▶ [Task objective]: Every line below that mentions the word "spool" should be copied out.

▶ [Listing]:

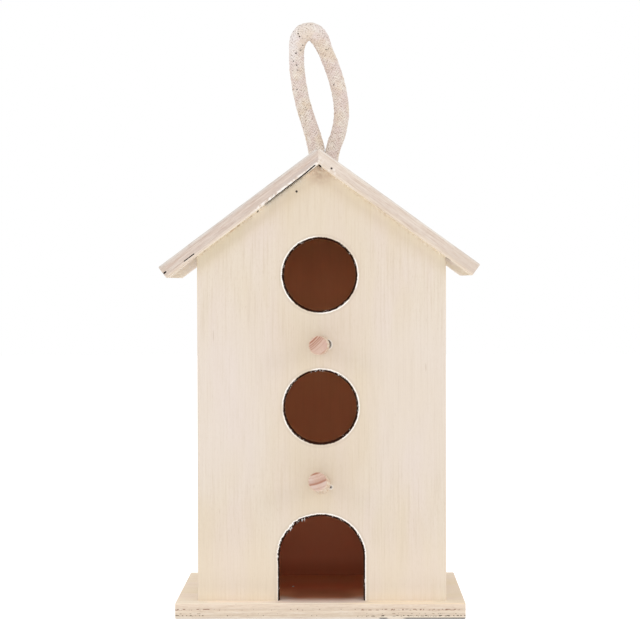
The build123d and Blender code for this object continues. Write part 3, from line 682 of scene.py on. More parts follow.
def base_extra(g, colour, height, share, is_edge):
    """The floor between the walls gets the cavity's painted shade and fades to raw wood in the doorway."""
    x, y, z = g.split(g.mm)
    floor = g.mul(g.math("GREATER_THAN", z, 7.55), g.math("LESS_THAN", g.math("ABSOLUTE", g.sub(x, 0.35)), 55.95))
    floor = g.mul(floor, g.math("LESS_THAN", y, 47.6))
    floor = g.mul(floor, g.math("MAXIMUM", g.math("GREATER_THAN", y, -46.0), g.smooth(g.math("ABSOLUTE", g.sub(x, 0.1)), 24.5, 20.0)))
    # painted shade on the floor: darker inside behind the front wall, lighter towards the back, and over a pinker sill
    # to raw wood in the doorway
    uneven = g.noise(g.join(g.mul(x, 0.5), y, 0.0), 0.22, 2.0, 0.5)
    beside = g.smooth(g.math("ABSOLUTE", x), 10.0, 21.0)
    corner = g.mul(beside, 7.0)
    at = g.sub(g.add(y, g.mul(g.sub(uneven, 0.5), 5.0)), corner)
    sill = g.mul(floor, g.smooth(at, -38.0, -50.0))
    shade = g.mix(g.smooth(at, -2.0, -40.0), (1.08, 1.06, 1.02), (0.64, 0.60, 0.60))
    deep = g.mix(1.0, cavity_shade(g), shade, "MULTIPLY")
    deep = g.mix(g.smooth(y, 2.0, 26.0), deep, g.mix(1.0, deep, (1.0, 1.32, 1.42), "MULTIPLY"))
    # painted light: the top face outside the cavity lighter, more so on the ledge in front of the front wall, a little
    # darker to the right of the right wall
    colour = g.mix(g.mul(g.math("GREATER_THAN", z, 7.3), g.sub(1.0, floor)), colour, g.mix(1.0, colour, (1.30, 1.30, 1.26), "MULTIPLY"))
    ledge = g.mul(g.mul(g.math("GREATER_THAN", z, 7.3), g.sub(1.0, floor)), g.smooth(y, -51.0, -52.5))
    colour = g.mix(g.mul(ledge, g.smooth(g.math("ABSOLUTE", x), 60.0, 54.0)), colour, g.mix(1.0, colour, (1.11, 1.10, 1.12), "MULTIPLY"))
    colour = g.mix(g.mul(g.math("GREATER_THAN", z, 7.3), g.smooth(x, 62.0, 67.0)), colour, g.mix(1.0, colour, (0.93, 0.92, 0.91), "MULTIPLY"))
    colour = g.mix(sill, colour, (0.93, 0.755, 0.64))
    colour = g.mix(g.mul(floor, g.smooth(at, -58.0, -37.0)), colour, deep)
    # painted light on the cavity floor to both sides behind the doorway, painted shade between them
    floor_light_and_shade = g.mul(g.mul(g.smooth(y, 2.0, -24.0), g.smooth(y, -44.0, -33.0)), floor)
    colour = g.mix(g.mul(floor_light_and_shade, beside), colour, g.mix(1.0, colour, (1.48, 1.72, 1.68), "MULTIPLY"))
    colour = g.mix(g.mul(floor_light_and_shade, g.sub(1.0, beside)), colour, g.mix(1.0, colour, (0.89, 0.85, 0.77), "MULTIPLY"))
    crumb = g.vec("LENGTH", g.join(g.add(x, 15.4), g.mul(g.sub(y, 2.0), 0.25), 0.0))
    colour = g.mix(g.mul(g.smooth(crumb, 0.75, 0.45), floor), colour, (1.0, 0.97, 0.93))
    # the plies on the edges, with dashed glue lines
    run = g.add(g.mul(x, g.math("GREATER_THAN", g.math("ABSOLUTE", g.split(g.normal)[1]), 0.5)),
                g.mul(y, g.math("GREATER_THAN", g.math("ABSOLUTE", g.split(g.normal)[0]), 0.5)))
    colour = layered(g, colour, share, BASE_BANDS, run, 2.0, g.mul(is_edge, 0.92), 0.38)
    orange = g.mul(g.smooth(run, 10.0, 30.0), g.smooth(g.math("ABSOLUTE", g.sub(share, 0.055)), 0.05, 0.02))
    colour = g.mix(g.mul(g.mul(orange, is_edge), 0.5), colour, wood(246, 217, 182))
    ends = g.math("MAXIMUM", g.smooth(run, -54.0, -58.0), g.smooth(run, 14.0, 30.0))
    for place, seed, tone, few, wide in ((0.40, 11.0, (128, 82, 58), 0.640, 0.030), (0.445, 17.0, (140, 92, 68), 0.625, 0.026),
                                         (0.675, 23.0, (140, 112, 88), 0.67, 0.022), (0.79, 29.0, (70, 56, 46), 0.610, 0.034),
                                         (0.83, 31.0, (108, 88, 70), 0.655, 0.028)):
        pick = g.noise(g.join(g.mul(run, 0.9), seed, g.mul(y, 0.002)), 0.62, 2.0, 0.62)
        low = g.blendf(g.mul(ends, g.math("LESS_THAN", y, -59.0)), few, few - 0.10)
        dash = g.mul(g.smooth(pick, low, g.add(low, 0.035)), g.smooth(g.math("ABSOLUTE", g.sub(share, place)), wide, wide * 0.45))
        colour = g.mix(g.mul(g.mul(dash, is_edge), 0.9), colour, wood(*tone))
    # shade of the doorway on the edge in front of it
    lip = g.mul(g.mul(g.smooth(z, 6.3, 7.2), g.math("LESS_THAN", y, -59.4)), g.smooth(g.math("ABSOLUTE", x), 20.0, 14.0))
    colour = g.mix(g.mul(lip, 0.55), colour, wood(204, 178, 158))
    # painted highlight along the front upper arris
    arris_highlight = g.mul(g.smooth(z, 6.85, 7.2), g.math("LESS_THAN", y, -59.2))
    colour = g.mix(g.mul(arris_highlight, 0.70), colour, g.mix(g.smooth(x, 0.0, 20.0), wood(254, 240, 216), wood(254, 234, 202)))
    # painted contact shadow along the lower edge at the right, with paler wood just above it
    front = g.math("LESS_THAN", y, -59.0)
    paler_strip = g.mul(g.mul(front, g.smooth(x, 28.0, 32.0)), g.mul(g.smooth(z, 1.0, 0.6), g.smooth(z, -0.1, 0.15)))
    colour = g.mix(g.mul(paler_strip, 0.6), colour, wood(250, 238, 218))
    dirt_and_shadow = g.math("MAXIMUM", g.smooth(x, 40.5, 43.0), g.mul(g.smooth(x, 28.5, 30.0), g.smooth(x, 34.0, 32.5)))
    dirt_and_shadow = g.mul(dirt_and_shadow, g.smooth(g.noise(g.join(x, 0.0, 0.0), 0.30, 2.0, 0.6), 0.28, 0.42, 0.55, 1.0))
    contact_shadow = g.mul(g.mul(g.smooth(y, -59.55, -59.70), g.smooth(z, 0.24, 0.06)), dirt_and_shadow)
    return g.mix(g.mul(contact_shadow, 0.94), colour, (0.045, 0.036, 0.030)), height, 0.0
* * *
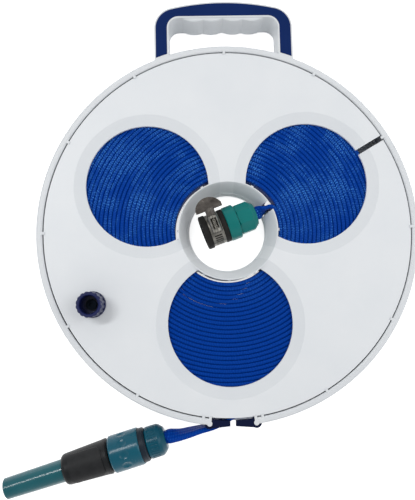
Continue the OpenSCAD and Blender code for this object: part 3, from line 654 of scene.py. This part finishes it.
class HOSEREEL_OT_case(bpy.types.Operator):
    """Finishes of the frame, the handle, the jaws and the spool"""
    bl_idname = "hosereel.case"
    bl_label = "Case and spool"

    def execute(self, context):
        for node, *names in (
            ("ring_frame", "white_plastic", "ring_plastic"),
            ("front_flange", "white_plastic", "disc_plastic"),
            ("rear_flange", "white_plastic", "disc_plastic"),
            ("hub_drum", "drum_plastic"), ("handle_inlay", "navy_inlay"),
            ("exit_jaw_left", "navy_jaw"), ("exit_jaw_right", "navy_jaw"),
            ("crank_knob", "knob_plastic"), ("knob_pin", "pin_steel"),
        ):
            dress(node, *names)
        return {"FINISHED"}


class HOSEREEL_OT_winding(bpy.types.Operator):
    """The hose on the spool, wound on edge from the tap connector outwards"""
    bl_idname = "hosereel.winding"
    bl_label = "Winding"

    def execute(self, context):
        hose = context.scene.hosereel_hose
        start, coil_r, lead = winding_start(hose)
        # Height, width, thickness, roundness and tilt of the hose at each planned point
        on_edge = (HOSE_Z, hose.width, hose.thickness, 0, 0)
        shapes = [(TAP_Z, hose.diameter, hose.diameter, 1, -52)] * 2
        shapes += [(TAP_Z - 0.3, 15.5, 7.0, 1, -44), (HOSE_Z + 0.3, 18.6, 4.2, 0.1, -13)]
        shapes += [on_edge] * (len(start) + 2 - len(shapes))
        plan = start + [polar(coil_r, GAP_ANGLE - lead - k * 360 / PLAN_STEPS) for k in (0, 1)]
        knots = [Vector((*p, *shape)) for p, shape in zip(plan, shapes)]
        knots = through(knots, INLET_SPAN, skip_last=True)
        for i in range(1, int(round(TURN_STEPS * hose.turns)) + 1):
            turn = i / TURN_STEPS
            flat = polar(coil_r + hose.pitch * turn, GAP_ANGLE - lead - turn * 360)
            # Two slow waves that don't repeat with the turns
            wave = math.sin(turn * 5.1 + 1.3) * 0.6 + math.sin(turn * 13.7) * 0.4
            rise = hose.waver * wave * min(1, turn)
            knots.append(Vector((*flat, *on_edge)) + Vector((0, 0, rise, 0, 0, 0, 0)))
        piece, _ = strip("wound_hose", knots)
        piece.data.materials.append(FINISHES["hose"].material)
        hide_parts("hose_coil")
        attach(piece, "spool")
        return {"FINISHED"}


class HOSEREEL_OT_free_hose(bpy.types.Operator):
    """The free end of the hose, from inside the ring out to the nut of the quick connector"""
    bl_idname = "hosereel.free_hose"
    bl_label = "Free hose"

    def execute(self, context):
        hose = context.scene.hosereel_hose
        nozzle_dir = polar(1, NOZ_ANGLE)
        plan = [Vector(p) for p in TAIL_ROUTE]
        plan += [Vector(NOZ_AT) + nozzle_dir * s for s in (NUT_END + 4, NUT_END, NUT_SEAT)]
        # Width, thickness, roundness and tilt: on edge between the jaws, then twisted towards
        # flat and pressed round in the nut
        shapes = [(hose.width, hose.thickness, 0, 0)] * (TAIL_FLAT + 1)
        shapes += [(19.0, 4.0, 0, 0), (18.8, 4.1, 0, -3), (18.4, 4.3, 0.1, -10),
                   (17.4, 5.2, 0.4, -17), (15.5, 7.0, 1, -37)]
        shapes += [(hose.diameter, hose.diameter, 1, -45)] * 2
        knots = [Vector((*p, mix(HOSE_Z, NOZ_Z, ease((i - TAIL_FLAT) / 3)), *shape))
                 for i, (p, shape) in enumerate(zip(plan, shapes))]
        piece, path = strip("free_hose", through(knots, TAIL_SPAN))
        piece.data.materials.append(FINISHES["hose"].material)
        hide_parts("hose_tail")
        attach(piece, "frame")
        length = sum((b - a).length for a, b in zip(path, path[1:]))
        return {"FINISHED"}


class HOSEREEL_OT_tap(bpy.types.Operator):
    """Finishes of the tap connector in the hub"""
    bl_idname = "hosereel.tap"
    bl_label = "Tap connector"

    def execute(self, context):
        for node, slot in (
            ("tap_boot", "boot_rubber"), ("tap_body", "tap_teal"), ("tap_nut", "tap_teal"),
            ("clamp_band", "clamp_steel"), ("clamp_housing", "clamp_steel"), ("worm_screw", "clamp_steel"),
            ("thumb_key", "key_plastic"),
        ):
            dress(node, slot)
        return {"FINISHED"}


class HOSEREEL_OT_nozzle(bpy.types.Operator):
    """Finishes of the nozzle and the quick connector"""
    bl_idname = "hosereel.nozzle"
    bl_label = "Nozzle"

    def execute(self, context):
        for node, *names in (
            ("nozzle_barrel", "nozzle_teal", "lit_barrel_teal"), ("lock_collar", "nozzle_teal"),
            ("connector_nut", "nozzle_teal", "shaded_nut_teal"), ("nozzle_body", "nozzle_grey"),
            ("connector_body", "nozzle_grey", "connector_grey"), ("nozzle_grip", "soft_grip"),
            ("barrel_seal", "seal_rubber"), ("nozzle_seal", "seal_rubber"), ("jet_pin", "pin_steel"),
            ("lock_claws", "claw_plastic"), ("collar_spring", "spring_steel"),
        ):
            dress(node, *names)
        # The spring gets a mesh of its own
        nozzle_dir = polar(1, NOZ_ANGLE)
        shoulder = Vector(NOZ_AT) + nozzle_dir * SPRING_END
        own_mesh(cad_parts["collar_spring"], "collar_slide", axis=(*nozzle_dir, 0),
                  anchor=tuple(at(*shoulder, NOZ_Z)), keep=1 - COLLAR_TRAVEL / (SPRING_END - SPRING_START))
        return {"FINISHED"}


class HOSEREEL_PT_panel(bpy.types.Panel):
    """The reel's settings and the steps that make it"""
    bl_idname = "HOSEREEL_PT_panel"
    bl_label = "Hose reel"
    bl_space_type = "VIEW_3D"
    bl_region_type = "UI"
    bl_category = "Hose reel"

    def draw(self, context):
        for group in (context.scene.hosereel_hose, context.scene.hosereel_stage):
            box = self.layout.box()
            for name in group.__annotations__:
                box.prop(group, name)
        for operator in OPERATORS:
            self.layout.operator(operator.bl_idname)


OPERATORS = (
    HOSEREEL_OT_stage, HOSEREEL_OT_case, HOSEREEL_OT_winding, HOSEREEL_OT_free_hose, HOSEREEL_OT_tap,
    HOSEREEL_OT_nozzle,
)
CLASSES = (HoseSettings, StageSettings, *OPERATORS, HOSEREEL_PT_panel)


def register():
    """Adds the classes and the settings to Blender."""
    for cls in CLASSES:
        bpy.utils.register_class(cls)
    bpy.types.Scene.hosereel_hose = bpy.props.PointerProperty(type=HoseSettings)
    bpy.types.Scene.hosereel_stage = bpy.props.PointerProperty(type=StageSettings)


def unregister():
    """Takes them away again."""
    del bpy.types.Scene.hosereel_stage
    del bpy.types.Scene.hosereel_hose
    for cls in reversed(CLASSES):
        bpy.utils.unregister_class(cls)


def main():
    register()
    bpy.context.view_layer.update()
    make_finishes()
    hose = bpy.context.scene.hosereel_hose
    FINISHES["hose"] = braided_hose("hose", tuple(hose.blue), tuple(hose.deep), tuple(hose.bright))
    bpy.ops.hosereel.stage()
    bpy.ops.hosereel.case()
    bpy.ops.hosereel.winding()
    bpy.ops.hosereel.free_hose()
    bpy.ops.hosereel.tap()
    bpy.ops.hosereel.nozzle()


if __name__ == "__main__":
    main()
---
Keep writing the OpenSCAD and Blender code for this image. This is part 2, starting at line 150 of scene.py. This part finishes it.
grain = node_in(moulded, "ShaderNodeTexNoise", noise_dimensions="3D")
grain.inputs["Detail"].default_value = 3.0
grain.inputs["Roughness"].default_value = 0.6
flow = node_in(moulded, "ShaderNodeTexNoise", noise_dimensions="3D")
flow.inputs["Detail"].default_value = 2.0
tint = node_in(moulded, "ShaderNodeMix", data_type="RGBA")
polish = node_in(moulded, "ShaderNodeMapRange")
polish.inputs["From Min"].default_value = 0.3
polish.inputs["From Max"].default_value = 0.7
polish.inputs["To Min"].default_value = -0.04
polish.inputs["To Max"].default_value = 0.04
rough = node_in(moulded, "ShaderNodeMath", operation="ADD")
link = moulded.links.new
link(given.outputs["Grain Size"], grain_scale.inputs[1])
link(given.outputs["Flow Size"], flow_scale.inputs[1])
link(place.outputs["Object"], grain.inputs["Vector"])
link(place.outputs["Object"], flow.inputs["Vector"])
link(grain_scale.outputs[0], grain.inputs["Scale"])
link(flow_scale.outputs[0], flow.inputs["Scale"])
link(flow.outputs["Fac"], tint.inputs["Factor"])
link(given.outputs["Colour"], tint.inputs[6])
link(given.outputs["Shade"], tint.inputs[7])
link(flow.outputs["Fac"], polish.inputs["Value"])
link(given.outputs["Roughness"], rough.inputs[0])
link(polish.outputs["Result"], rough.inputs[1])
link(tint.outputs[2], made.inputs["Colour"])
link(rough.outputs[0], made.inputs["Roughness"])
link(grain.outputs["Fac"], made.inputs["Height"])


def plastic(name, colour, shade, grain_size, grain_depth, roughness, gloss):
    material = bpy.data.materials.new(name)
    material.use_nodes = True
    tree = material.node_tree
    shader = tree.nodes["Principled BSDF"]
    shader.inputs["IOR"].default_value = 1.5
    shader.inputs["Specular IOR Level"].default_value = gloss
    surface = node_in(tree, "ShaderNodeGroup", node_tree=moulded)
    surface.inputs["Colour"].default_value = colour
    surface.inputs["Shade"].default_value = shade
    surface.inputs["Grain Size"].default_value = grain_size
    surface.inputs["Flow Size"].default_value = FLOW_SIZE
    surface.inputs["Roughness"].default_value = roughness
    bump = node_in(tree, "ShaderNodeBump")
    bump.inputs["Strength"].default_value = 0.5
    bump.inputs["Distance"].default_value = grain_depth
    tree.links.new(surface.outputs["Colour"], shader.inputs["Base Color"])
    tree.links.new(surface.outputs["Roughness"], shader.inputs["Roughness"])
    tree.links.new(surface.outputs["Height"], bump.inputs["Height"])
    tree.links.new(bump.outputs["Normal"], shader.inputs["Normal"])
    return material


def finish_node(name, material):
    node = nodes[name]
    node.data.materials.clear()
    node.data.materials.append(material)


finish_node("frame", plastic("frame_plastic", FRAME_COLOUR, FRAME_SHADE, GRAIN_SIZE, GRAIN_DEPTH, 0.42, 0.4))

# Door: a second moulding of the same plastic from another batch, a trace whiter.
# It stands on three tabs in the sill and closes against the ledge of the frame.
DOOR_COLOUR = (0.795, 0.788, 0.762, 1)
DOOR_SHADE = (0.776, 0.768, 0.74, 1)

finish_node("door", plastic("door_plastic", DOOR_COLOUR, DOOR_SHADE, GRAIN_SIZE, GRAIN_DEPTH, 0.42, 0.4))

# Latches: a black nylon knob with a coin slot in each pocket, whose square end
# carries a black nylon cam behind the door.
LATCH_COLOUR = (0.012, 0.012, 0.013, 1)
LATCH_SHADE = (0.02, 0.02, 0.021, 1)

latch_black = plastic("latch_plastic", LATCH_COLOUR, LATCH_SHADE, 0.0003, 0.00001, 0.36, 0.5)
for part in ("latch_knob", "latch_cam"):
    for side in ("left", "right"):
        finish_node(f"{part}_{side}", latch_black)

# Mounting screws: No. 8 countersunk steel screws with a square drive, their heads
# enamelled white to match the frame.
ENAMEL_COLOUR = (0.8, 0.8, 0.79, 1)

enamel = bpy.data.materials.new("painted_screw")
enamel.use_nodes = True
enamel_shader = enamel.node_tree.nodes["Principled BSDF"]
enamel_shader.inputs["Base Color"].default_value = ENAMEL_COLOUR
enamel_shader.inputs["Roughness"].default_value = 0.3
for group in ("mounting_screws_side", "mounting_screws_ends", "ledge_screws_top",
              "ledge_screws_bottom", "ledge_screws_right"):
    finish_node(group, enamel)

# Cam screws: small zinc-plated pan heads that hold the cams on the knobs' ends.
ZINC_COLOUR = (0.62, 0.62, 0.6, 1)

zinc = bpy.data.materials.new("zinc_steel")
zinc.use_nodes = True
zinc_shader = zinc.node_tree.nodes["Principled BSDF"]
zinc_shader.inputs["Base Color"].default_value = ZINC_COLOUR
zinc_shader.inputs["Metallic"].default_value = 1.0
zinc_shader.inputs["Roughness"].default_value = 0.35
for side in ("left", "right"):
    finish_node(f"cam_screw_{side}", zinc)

▶ [Answer below]:
    """Finishes of the frame, the handle, the jaws and the spool"""
    bl_label = "Case and spool"
    """The hose on the spool, wound on edge from the tap connector outwards"""
        attach(piece, "spool")